Task prompt
Nothing may be dropped or altered: reproduce all the data.

Given data
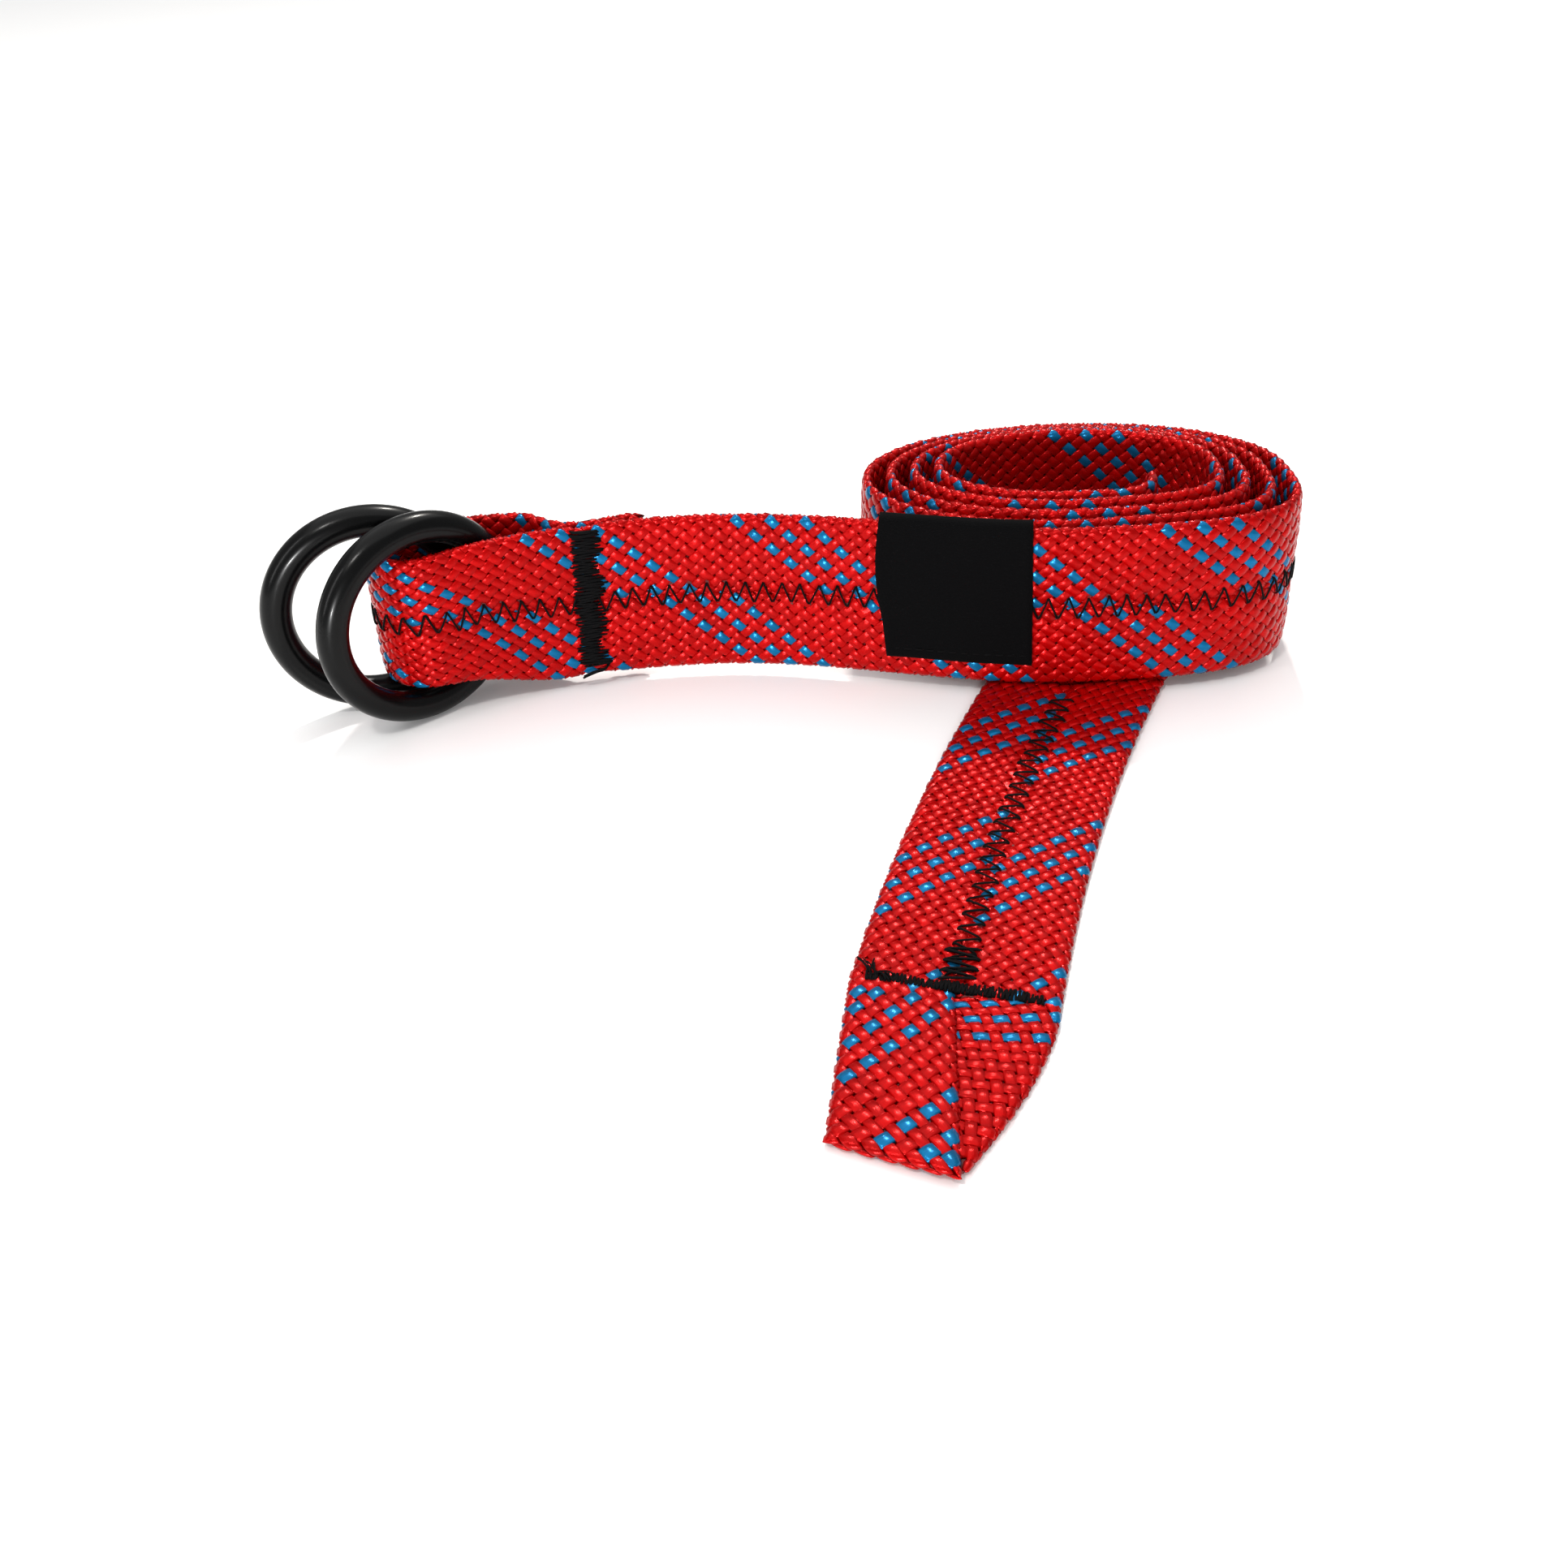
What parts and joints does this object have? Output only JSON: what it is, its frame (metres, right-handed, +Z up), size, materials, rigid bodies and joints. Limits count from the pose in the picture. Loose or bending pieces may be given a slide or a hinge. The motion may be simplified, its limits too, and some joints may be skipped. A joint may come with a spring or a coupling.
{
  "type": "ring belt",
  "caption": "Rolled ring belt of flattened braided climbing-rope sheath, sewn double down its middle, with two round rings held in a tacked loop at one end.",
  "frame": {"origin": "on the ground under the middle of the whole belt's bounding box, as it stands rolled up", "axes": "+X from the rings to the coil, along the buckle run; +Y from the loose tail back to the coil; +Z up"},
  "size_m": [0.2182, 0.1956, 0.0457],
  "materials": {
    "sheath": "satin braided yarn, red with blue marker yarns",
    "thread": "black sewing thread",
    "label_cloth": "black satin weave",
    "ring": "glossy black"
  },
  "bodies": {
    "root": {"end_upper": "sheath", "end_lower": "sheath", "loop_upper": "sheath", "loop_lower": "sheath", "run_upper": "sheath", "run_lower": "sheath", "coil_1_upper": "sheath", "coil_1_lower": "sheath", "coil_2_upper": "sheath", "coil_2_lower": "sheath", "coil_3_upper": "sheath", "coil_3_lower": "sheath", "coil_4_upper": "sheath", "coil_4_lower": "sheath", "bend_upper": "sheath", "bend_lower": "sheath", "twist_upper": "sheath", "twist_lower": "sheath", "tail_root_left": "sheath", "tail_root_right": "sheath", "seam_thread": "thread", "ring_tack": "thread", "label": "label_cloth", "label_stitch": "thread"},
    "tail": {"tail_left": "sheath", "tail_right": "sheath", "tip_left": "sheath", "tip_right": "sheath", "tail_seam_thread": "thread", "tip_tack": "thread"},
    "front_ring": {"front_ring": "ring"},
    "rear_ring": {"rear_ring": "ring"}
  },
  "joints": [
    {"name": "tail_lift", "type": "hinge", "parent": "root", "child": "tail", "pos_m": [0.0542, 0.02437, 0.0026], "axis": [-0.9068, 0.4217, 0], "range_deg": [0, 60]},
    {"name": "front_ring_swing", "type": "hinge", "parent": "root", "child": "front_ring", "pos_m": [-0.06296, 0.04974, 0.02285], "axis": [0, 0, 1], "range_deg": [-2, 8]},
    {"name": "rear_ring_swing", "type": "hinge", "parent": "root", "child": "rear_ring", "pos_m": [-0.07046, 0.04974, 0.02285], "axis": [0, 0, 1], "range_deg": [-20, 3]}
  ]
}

Exercise output
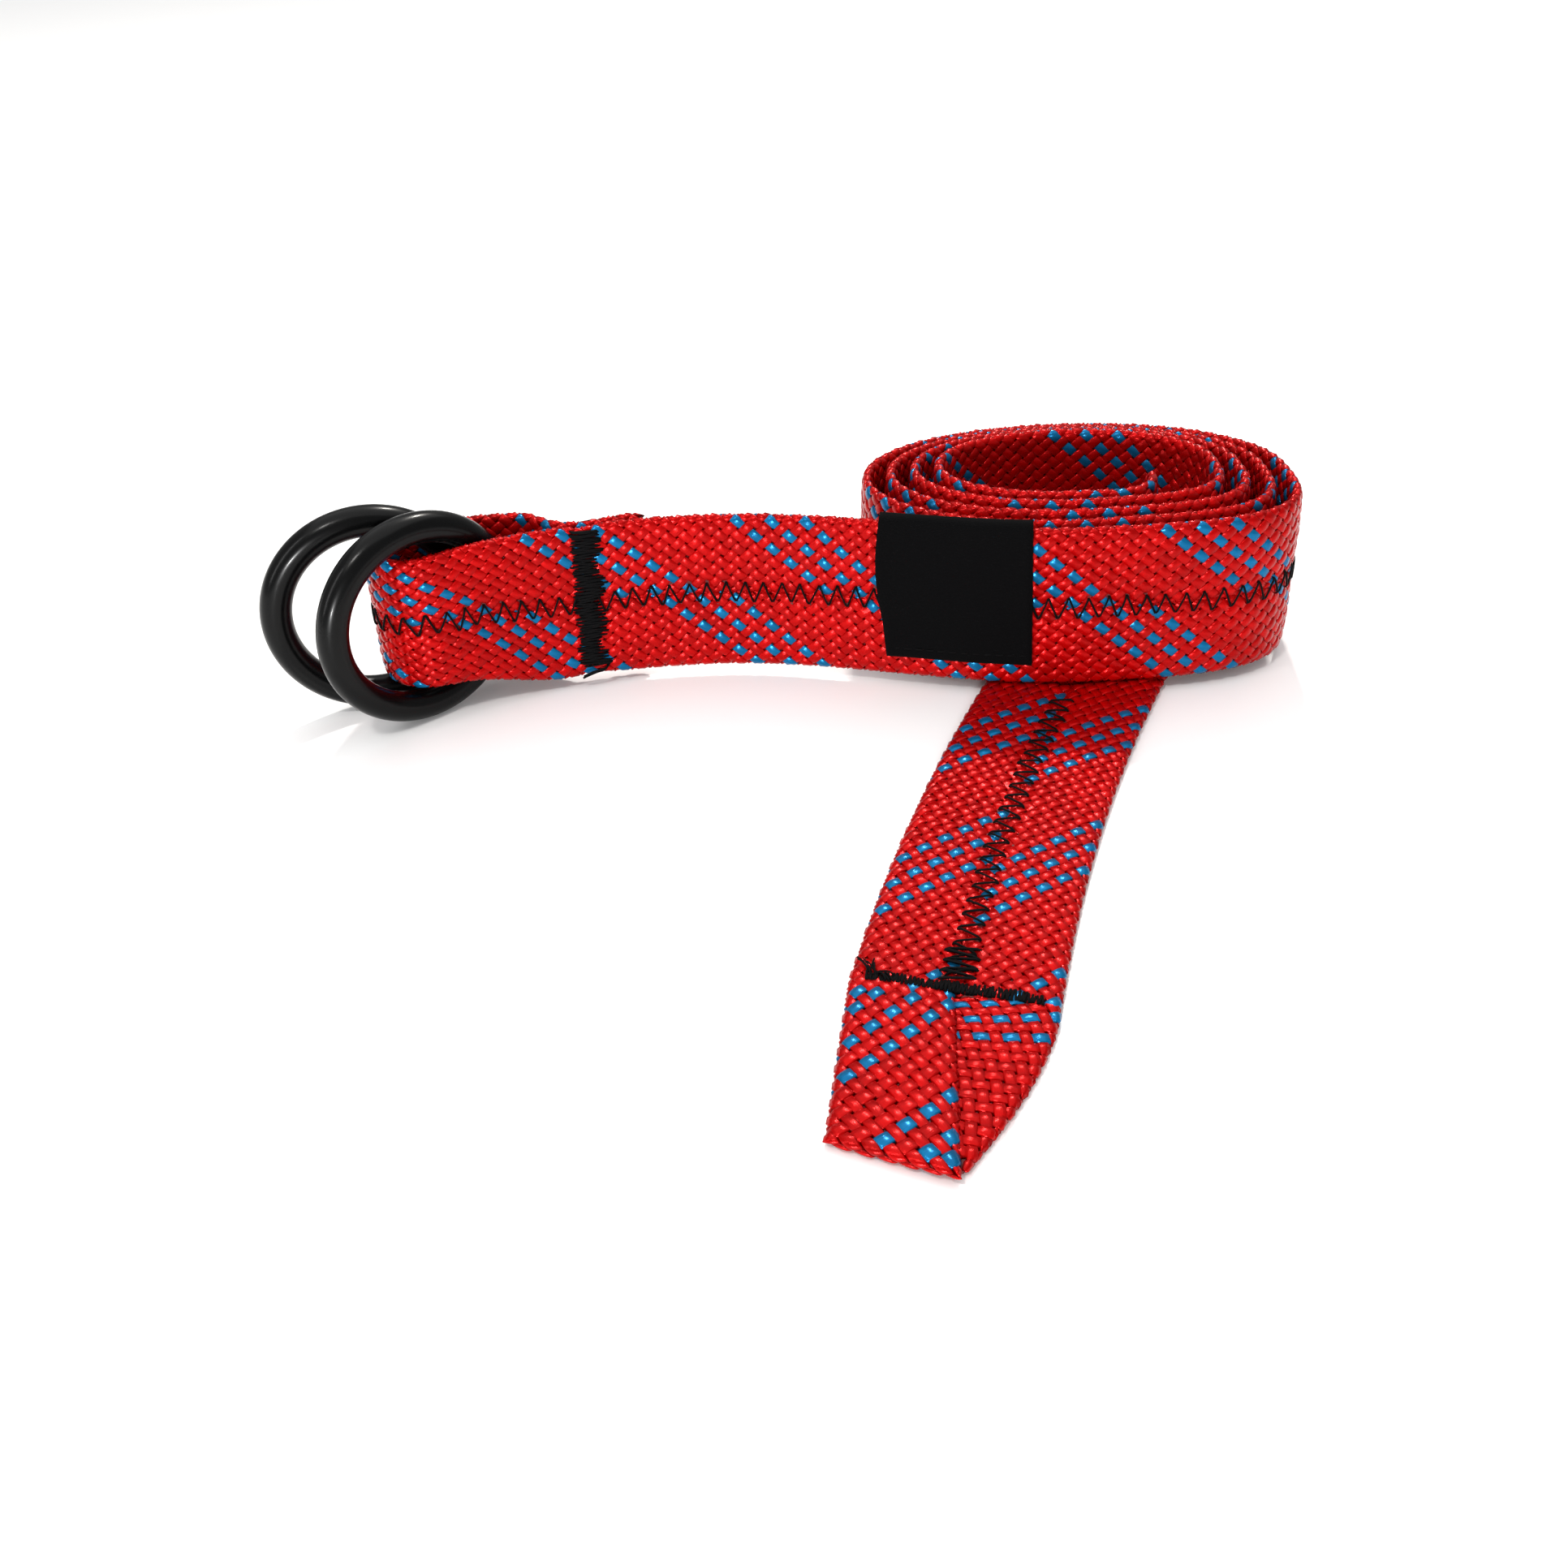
What parts and joints does this object have? Output only JSON: what it is, its frame (metres, right-handed, +Z up), size, materials, rigid bodies and joints. Limits count from the pose in the picture. Loose or bending pieces may be given a slide or a hinge. The motion may be simplified, its limits too, and some joints may be skipped. A joint may come with a spring or a coupling.
{
  "type": "ring belt",
  "caption": "Rolled ring belt of flattened braided climbing-rope sheath, sewn double down its middle, with two round rings held in a tacked loop at one end.",
  "frame": {"origin": "on the ground under the middle of the whole belt's bounding box, as it stands rolled up", "axes": "+X from the rings to the coil, along the buckle run; +Y from the loose tail back to the coil; +Z up"},
  "size_m": [0.2182, 0.1956, 0.0457],
  "materials": {
    "sheath": "satin braided yarn, red with blue marker yarns",
    "thread": "black sewing thread",
    "label_cloth": "black satin weave",
    "ring": "glossy black"
  },
  "bodies": {
    "root": {"end_upper": "sheath", "end_lower": "sheath", "loop_upper": "sheath", "loop_lower": "sheath", "run_upper": "sheath", "run_lower": "sheath", "coil_1_upper": "sheath", "coil_1_lower": "sheath", "coil_2_upper": "sheath", "coil_2_lower": "sheath", "coil_3_upper": "sheath", "coil_3_lower": "sheath", "coil_4_upper": "sheath", "coil_4_lower": "sheath", "bend_upper": "sheath", "bend_lower": "sheath", "twist_upper": "sheath", "twist_lower": "sheath", "tail_root_left": "sheath", "tail_root_right": "sheath", "seam_thread": "thread", "ring_tack": "thread", "label": "label_cloth", "label_stitch": "thread"},
    "tail": {"tail_left": "sheath", "tail_right": "sheath", "tip_left": "sheath", "tip_right": "sheath", "tail_seam_thread": "thread", "tip_tack": "thread"},
    "front_ring": {"front_ring": "ring"},
    "rear_ring": {"rear_ring": "ring"}
  },
  "joints": [
    {"name": "tail_lift", "type": "hinge", "parent": "root", "child": "tail", "pos_m": [0.0542, 0.02437, 0.0026], "axis": [-0.9068, 0.4217, 0], "range_deg": [0, 60]},
    {"name": "front_ring_swing", "type": "hinge", "parent": "root", "child": "front_ring", "pos_m": [-0.06296, 0.04974, 0.02285], "axis": [0, 0, 1], "range_deg": [-2, 8]},
    {"name": "rear_ring_swing", "type": "hinge", "parent": "root", "child": "rear_ring", "pos_m": [-0.07046, 0.04974, 0.02285], "axis": [0, 0, 1], "range_deg": [-20, 3]}
  ]
}